Now, I was exhausted when I watched the film but even so, I think I was so completely aware of Gelsomina's saintliness - I lost sight of the real world that negatively confers sainthood. Another way to approach this, I was in denial with repect to the full specturm of her suffering, particularly sexual. No wonder I found it rather easy to be sympathetic for Zampano in the end. And this also explains why I mistakenly said that LS is fundamentally about him. Looking straight at her now, I see the importance of the scene with the nuns. I noticed at the time that Masina gives Gelsomina a hitherto unrevealed intelligence when she obviously connects personally with one of the nuns. The performance is nothing short of brilliant. We can see a light turning on in her head as her soul tells her that the convent is the place for her. And the nun explains to her that they - too! - move around, the church legislating that the sisters never stay long enough in a place to become attached, to avoid the wrong notion that some spot of earth is "home" when in truth home is with God.

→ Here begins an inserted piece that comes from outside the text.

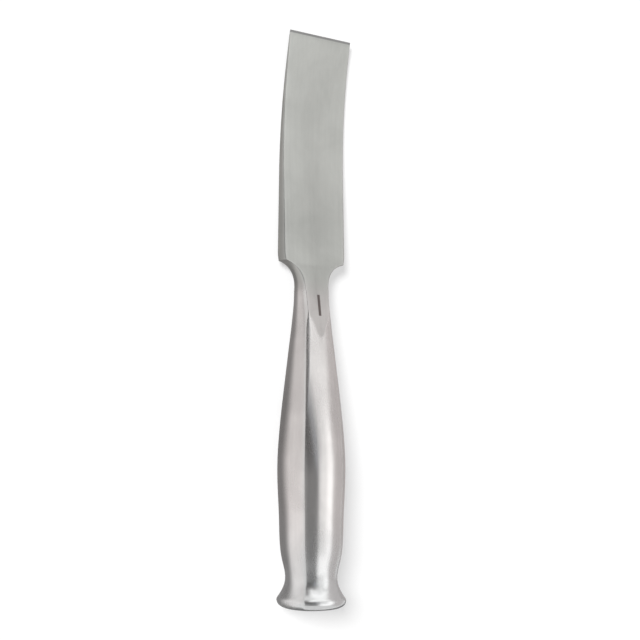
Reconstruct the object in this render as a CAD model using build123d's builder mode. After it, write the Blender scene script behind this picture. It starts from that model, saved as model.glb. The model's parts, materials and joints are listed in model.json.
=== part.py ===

This, of course, is the proper vocation for Gelsomina. The problem is not that she is poor, that she is the poorest of the poor, both in money and intellect, that she is so impoverished she is nomadic. No, the problem is that she is all of this and not sexless, not a nun. Afterall, the fool's pebble parable is just the commandment to love Jesus put in language another fool can understand. That this commandment proves impossible for Gelsomina we may or may not wish to interpret in terms of a critique of religion. (In theory, the church will take anyone, but only in theory. In fact, the circus will take anyone.) But either way, it is this impossibilty to be the spiritual creature that she is that is the primary tragedy in LS. Zampano realization that he has in effect murdered her, that he has literally murdered the fool, that he is a waster of life including his own, this recognition of sin is of secondary importance to Gelsomina as saint.
And Dan:
There's something faintly Steinbeckian about la Strada, life on the road where all of life's misfits and outcasts make their way. But while Fellini's neo-realist mentors would have worn such a comparison well, Fellini himself would not. There's too much Gabriel Garcia Marquez action in his films for him to sport those duds for long.
It's interesting that you should mention the question of Gelsomina's sexuality. My first impulse would be to agree with you that she is pretty much asexual, and Zampano, while brutish and cruel (he is like an animal trainer with her. In fact, when her mother suggests that G can be trained to help him out Z says something like, "sure, I've trained dogs before") is not a rapist. But having just re-watched the film, there's a scene fairly early on in their relationship that has me uneasy about such a declaration now. As night nears, G suggests that she'll sleep outside (alone), but Z insists she sleep inside (with him), and then he physically hoists her into his "boudoir" where it is pretty clear there's very little room for two unless they snuggle up. The look on G's face suggests she fears the worst, and then the scene goes black. When morning comes, she is wiping tears from her eyes, and looking balefully at Z. Then, in an interesting shift in tone, her face turns beatific as she looks down on the sleeping beast. Is she forgiving him? Hoping that things will improve between them now that they've made the beast with two backs? Dunno. And then, she starts to cry again.
Anyways, it seems pretty clear to me that he had her, and it was not only against her will but also beyond her understanding.
I like your notion that religion is offered as a theoretical haven for all, but that the carnival is the more realistic home for those left on life's fringes.